Work to be completed => Extract the complete listing and output it unchanged.

Supplied material =>
= = = =

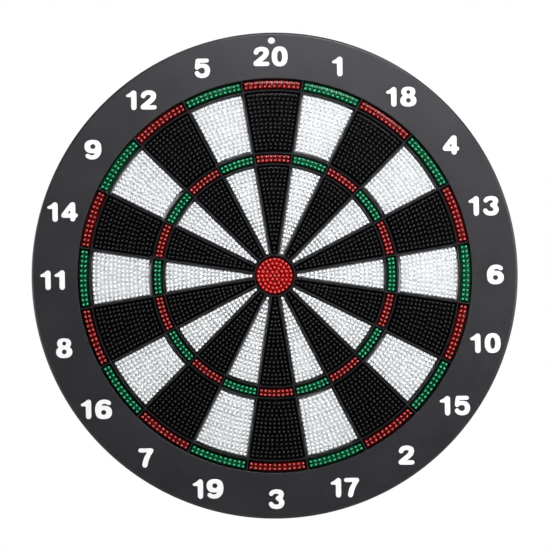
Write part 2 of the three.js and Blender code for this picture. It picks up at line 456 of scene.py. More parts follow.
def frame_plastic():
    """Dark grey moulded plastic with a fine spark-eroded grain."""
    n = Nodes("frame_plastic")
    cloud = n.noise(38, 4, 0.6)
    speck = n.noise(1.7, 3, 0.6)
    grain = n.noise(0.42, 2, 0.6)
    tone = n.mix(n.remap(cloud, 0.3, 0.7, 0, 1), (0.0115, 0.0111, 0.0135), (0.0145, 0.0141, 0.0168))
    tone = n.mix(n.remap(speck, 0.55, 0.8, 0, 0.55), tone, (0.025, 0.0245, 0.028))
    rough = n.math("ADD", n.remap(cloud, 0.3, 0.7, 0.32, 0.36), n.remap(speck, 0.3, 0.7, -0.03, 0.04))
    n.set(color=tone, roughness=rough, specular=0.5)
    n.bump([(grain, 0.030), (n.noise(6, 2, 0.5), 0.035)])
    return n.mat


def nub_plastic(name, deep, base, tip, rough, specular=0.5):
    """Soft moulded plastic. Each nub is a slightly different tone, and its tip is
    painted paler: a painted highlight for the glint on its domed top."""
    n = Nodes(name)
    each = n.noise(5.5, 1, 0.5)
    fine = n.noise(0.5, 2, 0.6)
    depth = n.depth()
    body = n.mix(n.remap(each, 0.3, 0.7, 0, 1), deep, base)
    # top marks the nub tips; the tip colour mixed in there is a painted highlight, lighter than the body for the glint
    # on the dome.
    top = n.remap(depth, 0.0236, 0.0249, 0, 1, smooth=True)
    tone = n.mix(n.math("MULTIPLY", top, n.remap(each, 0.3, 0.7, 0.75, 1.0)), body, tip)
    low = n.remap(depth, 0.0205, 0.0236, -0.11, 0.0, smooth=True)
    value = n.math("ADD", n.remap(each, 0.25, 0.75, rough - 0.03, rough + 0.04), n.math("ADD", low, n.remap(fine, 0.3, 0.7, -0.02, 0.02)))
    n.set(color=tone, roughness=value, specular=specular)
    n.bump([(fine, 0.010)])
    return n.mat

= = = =

Response for this exercise =>
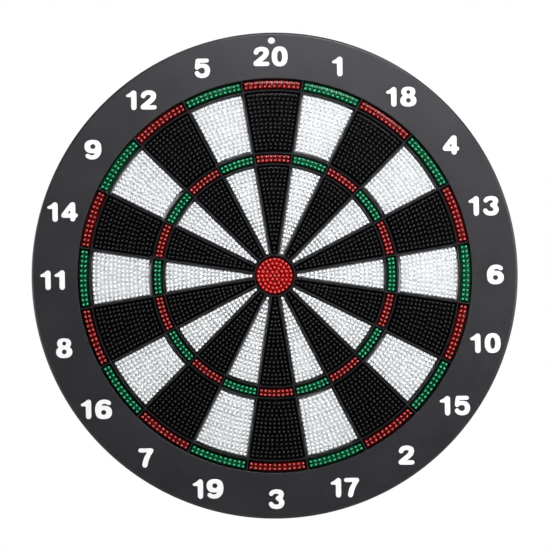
Write part 2 of the three.js and Blender code for this picture. It picks up at line 456 of scene.py. More parts follow.
def frame_plastic():
    """Dark grey moulded plastic with a fine spark-eroded grain."""
    n = Nodes("frame_plastic")
    cloud = n.noise(38, 4, 0.6)
    speck = n.noise(1.7, 3, 0.6)
    grain = n.noise(0.42, 2, 0.6)
    tone = n.mix(n.remap(cloud, 0.3, 0.7, 0, 1), (0.0115, 0.0111, 0.0135), (0.0145, 0.0141, 0.0168))
    tone = n.mix(n.remap(speck, 0.55, 0.8, 0, 0.55), tone, (0.025, 0.0245, 0.028))
    rough = n.math("ADD", n.remap(cloud, 0.3, 0.7, 0.32, 0.36), n.remap(speck, 0.3, 0.7, -0.03, 0.04))
    n.set(color=tone, roughness=rough, specular=0.5)
    n.bump([(grain, 0.030), (n.noise(6, 2, 0.5), 0.035)])
    return n.mat


def nub_plastic(name, deep, base, tip, rough, specular=0.5):
    """Soft moulded plastic. Each nub is a slightly different tone, and its tip is
    painted paler: a painted highlight for the glint on its domed top."""
    n = Nodes(name)
    each = n.noise(5.5, 1, 0.5)
    fine = n.noise(0.5, 2, 0.6)
    depth = n.depth()
    body = n.mix(n.remap(each, 0.3, 0.7, 0, 1), deep, base)
    # top marks the nub tips; the tip colour mixed in there is a painted highlight, lighter than the body for the glint
    # on the dome.
    top = n.remap(depth, 0.0236, 0.0249, 0, 1, smooth=True)
    tone = n.mix(n.math("MULTIPLY", top, n.remap(each, 0.3, 0.7, 0.75, 1.0)), body, tip)
    low = n.remap(depth, 0.0205, 0.0236, -0.11, 0.0, smooth=True)
    value = n.math("ADD", n.remap(each, 0.25, 0.75, rough - 0.03, rough + 0.04), n.math("ADD", low, n.remap(fine, 0.3, 0.7, -0.02, 0.02)))
    n.set(color=tone, roughness=value, specular=specular)
    n.bump([(fine, 0.010)])
    return n.mat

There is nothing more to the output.